- Problem requirements -
Copy only this: the line containing "obj.parent = empty", the line containing "imported = [obj", and every line between them, exactly as written.

- Data provided -
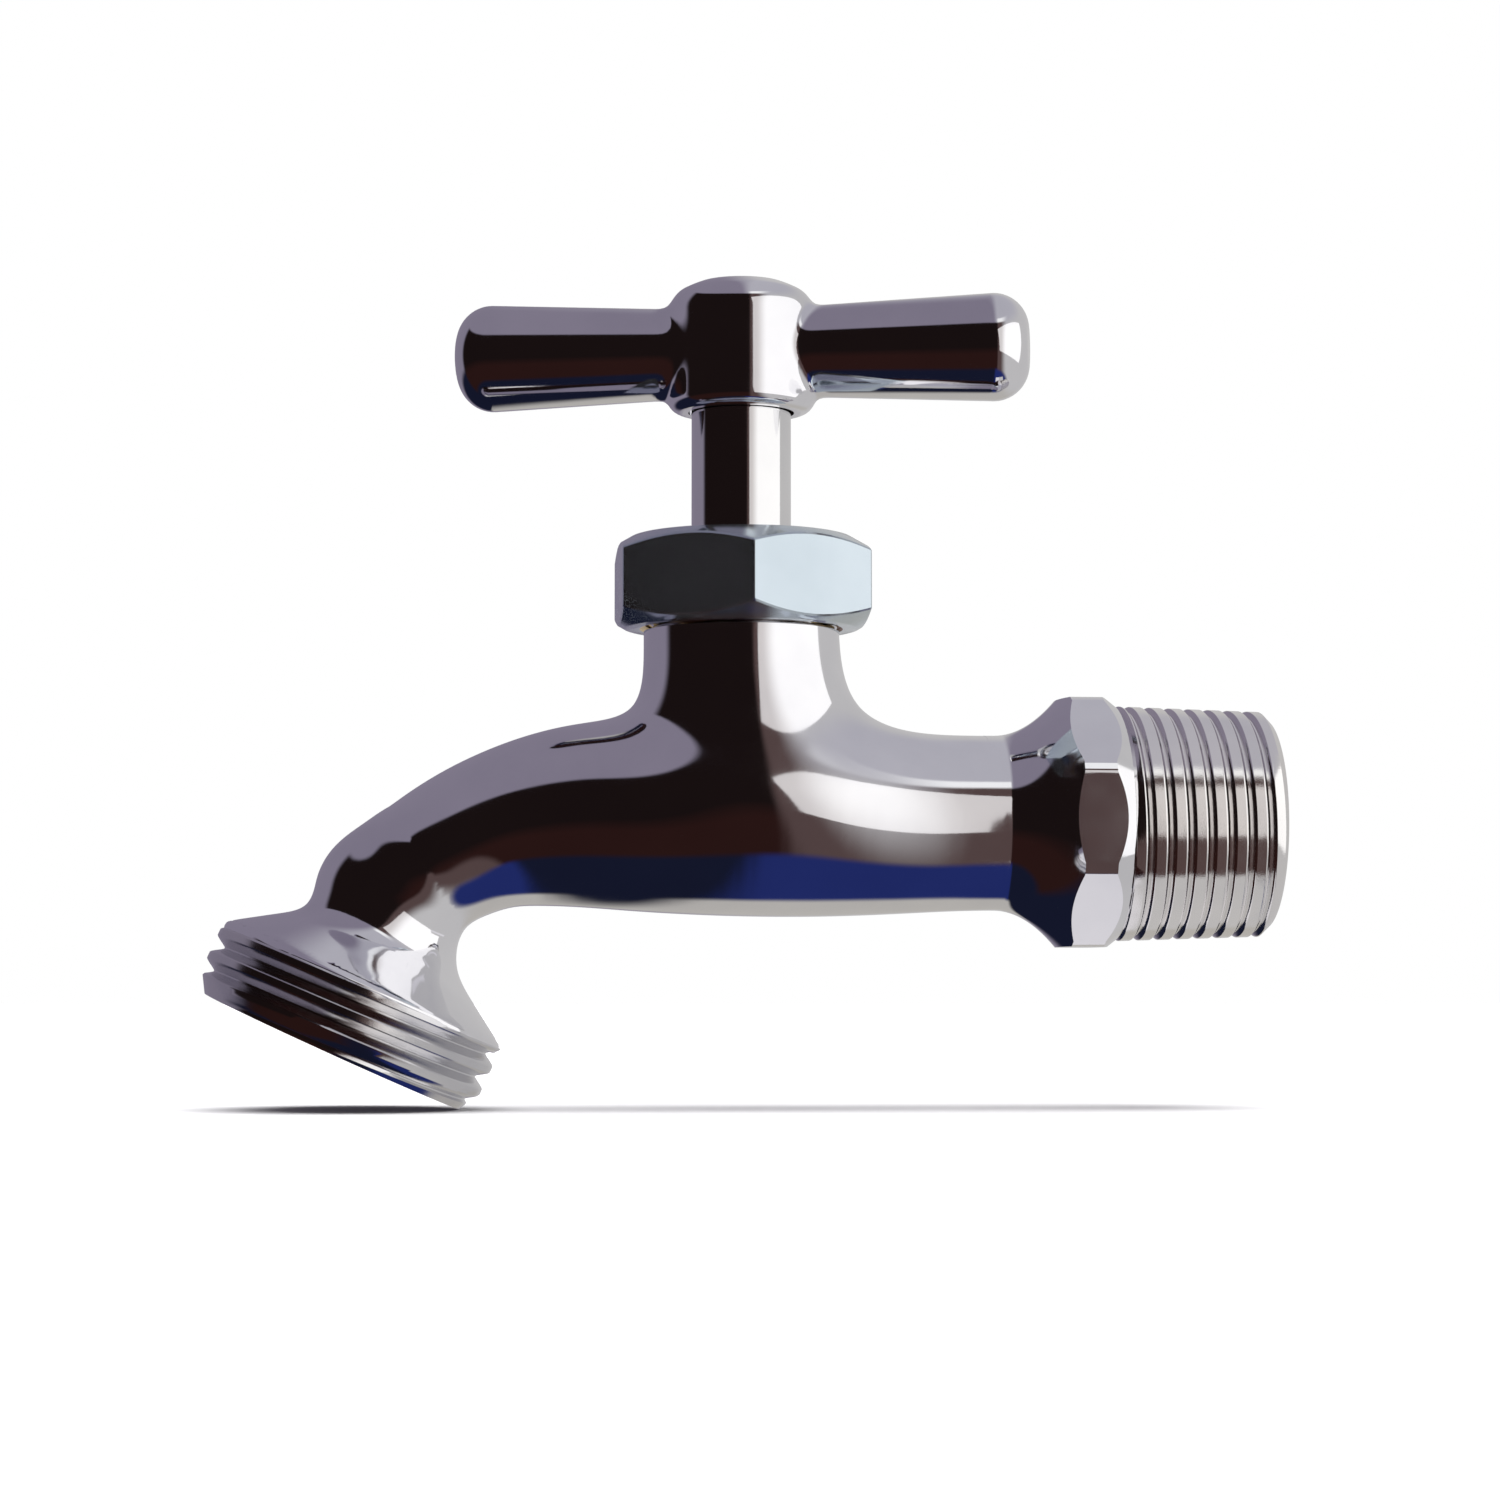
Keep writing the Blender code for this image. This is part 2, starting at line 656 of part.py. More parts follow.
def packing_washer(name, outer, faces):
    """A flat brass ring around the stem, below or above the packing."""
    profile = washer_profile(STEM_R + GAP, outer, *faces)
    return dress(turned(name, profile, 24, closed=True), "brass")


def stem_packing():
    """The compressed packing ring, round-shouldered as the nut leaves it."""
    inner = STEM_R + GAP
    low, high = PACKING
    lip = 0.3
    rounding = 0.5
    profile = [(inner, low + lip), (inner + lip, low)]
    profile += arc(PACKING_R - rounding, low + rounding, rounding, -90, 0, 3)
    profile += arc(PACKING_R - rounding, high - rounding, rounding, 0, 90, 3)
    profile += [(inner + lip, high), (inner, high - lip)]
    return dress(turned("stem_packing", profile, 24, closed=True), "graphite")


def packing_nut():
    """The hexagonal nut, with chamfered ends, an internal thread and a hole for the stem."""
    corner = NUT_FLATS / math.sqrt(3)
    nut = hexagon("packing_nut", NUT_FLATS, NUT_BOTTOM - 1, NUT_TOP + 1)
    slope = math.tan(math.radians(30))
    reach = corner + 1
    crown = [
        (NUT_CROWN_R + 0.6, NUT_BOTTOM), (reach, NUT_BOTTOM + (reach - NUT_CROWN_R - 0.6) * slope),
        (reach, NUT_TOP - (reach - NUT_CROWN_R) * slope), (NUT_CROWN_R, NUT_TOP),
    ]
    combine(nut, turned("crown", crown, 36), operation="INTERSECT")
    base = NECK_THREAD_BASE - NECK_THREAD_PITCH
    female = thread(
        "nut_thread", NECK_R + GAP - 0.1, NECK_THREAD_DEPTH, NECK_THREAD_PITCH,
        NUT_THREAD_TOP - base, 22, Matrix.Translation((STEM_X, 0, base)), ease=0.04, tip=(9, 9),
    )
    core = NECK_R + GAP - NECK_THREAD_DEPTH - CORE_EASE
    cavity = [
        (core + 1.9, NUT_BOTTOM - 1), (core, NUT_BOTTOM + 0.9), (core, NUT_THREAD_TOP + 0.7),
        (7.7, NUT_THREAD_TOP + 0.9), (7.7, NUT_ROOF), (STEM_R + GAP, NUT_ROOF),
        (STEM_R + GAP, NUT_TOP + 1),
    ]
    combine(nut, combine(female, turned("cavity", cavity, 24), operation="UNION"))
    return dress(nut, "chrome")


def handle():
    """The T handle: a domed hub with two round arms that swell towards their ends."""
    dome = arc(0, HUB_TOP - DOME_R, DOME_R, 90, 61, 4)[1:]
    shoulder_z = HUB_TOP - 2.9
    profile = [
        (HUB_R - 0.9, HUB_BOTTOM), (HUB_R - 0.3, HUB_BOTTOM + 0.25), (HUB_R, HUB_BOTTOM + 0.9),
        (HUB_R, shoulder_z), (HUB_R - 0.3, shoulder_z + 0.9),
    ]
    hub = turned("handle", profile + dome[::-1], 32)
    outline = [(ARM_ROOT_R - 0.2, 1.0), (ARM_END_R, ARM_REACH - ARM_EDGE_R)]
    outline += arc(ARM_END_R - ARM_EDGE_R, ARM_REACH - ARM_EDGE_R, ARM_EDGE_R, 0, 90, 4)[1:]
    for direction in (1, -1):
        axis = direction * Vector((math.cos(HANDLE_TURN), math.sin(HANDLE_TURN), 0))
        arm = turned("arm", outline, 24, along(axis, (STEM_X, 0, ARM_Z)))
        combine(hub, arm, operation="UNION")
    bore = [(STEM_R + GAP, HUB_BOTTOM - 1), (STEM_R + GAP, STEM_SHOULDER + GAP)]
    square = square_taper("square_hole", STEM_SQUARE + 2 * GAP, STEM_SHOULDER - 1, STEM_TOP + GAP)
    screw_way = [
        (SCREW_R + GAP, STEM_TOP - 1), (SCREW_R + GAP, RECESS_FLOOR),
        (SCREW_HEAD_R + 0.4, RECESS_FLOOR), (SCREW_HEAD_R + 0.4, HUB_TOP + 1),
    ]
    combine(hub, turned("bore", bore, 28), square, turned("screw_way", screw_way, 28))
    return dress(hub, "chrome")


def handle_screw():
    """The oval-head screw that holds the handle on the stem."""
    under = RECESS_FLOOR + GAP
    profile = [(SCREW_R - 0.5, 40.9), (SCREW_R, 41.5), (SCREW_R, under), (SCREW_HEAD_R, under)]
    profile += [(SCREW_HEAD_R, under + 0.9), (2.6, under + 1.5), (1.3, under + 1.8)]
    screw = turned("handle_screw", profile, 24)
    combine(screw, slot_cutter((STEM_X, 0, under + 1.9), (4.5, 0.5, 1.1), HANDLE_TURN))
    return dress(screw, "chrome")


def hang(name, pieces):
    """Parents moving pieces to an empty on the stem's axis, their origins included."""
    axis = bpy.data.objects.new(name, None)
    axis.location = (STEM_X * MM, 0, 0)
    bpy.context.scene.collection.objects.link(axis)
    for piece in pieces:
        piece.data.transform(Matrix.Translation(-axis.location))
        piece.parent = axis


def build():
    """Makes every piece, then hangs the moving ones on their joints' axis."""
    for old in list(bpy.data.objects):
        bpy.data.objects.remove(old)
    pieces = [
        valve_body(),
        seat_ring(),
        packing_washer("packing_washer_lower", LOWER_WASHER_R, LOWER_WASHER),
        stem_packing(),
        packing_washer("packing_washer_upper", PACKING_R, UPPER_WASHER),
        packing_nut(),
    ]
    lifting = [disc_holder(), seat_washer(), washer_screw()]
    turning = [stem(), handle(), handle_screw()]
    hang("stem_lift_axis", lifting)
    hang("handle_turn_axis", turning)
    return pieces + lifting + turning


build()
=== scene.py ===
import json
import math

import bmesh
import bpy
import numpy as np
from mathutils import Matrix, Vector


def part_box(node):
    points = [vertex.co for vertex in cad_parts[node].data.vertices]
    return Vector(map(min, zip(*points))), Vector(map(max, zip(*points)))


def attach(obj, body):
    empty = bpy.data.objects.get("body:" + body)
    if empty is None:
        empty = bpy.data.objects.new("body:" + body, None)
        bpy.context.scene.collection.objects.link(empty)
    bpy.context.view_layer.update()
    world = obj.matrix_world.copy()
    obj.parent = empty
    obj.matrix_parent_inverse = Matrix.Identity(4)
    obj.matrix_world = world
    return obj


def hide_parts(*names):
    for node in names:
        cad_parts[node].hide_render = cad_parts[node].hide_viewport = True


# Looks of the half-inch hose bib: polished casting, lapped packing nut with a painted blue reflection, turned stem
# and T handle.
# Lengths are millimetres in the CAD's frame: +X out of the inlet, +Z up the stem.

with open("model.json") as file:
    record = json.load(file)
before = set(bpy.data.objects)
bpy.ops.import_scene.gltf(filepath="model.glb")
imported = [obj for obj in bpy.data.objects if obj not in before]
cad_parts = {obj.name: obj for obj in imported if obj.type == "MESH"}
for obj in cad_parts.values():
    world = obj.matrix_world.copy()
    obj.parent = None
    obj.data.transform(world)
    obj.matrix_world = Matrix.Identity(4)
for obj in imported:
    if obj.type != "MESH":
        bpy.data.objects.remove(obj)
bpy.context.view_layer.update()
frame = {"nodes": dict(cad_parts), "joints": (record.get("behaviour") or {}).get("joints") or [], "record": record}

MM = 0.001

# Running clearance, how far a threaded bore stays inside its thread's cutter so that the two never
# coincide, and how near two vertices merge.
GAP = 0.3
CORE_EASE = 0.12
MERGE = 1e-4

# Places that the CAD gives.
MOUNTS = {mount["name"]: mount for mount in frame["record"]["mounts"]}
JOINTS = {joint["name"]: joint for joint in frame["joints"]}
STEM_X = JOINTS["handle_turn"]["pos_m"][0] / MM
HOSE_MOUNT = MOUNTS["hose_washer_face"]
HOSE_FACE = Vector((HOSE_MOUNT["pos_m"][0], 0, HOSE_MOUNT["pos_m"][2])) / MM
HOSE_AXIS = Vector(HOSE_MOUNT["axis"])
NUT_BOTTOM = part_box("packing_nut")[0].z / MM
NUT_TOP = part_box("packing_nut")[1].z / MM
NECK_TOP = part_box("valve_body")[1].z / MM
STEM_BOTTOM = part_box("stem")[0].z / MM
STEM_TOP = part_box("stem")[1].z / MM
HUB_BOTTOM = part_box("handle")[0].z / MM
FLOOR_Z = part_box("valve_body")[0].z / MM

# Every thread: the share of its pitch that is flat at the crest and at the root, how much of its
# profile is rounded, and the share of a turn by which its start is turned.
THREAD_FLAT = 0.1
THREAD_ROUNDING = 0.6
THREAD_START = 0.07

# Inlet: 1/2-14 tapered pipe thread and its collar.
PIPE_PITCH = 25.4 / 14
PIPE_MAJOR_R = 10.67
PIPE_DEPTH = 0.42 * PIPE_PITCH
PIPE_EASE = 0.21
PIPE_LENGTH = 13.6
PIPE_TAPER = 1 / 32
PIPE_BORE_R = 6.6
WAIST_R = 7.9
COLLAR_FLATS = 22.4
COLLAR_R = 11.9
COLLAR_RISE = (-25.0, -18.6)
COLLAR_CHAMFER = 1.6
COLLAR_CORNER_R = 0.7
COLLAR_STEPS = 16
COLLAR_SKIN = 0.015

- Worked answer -
    obj.parent = empty
    obj.matrix_parent_inverse = Matrix.Identity(4)
    obj.matrix_world = world
    return obj


def hide_parts(*names):
    for node in names:
        cad_parts[node].hide_render = cad_parts[node].hide_viewport = True


# Looks of the half-inch hose bib: polished casting, lapped packing nut with a painted blue reflection, turned stem
# and T handle.
# Lengths are millimetres in the CAD's frame: +X out of the inlet, +Z up the stem.

with open("model.json") as file:
    record = json.load(file)
before = set(bpy.data.objects)
bpy.ops.import_scene.gltf(filepath="model.glb")
imported = [obj for obj in bpy.data.objects if obj not in before]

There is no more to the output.